Work to complete | Copy out the listing exactly.

start Data provided

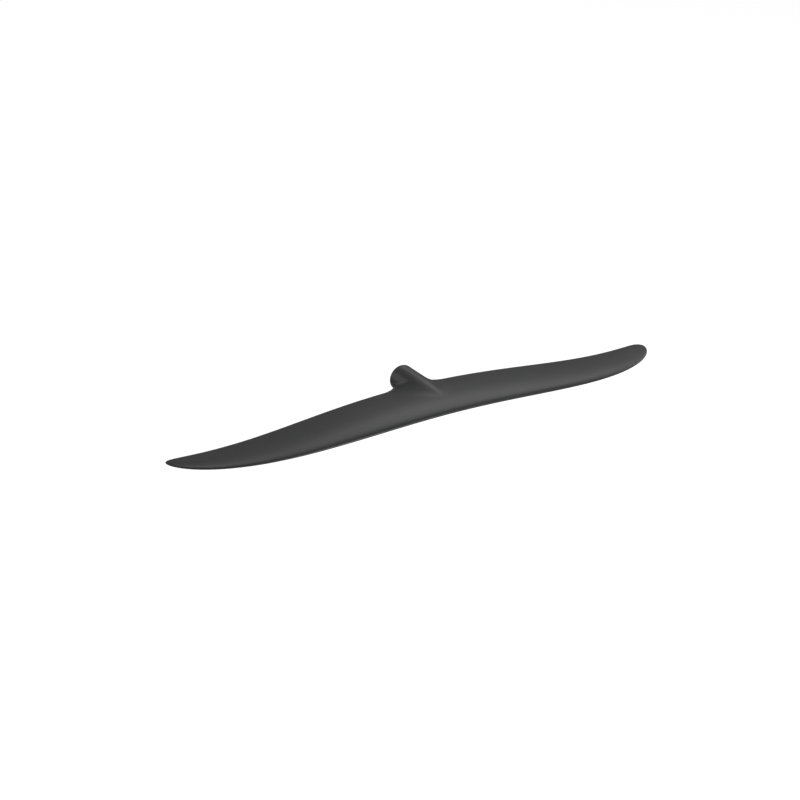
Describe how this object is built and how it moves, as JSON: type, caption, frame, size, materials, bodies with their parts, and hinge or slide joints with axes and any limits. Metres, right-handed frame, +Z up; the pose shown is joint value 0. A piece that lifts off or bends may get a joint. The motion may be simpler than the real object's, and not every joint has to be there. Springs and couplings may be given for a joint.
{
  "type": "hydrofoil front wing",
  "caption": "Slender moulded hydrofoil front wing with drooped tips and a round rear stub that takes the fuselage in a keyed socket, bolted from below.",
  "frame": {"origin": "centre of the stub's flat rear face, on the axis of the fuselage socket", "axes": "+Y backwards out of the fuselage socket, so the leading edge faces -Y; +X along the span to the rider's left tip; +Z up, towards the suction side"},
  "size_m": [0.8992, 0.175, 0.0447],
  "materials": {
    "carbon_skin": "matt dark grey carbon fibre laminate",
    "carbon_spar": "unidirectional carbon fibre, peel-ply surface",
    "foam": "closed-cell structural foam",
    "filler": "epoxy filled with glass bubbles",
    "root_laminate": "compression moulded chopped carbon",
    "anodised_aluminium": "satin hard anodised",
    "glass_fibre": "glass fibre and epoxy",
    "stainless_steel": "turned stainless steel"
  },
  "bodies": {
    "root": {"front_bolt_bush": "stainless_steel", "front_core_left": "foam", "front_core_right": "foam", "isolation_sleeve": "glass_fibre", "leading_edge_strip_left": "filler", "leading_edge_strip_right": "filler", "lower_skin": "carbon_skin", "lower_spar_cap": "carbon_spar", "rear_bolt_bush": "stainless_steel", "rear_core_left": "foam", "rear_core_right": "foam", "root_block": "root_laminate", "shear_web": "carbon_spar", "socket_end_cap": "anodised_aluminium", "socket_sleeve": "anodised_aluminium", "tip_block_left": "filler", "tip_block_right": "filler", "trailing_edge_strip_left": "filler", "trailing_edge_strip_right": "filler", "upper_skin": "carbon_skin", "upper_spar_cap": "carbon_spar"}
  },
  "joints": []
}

end Data provided

Answer to this task |
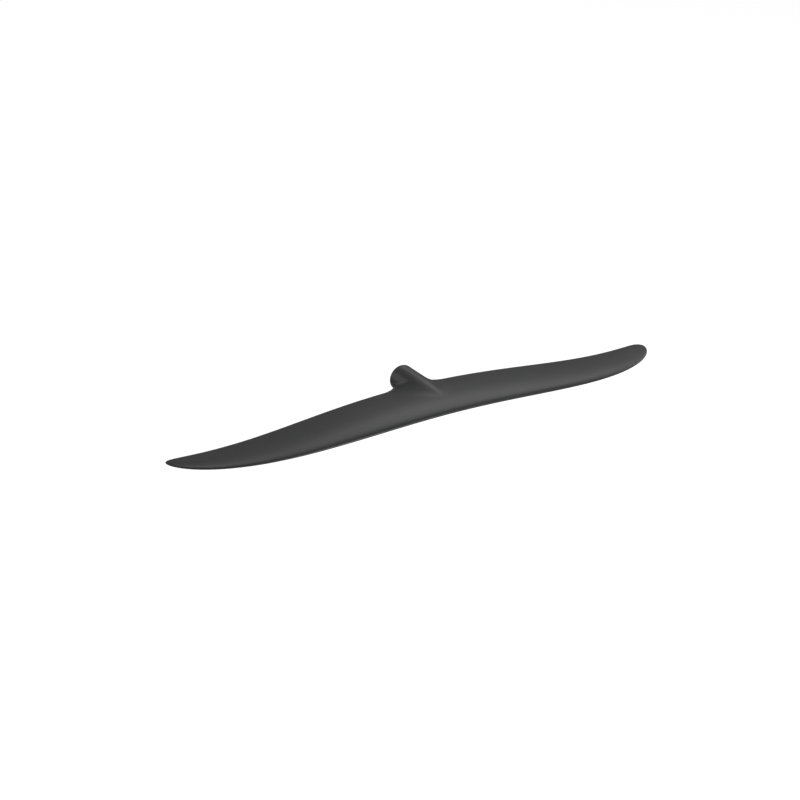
Describe how this object is built and how it moves, as JSON: type, caption, frame, size, materials, bodies with their parts, and hinge or slide joints with axes and any limits. Metres, right-handed frame, +Z up; the pose shown is joint value 0. A piece that lifts off or bends may get a joint. The motion may be simpler than the real object's, and not every joint has to be there. Springs and couplings may be given for a joint.
{
  "type": "hydrofoil front wing",
  "caption": "Slender moulded hydrofoil front wing with drooped tips and a round rear stub that takes the fuselage in a keyed socket, bolted from below.",
  "frame": {"origin": "centre of the stub's flat rear face, on the axis of the fuselage socket", "axes": "+Y backwards out of the fuselage socket, so the leading edge faces -Y; +X along the span to the rider's left tip; +Z up, towards the suction side"},
  "size_m": [0.8992, 0.175, 0.0447],
  "materials": {
    "carbon_skin": "matt dark grey carbon fibre laminate",
    "carbon_spar": "unidirectional carbon fibre, peel-ply surface",
    "foam": "closed-cell structural foam",
    "filler": "epoxy filled with glass bubbles",
    "root_laminate": "compression moulded chopped carbon",
    "anodised_aluminium": "satin hard anodised",
    "glass_fibre": "glass fibre and epoxy",
    "stainless_steel": "turned stainless steel"
  },
  "bodies": {
    "root": {"front_bolt_bush": "stainless_steel", "front_core_left": "foam", "front_core_right": "foam", "isolation_sleeve": "glass_fibre", "leading_edge_strip_left": "filler", "leading_edge_strip_right": "filler", "lower_skin": "carbon_skin", "lower_spar_cap": "carbon_spar", "rear_bolt_bush": "stainless_steel", "rear_core_left": "foam", "rear_core_right": "foam", "root_block": "root_laminate", "shear_web": "carbon_spar", "socket_end_cap": "anodised_aluminium", "socket_sleeve": "anodised_aluminium", "tip_block_left": "filler", "tip_block_right": "filler", "trailing_edge_strip_left": "filler", "trailing_edge_strip_right": "filler", "upper_skin": "carbon_skin", "upper_spar_cap": "carbon_spar"}
  },
  "joints": []
}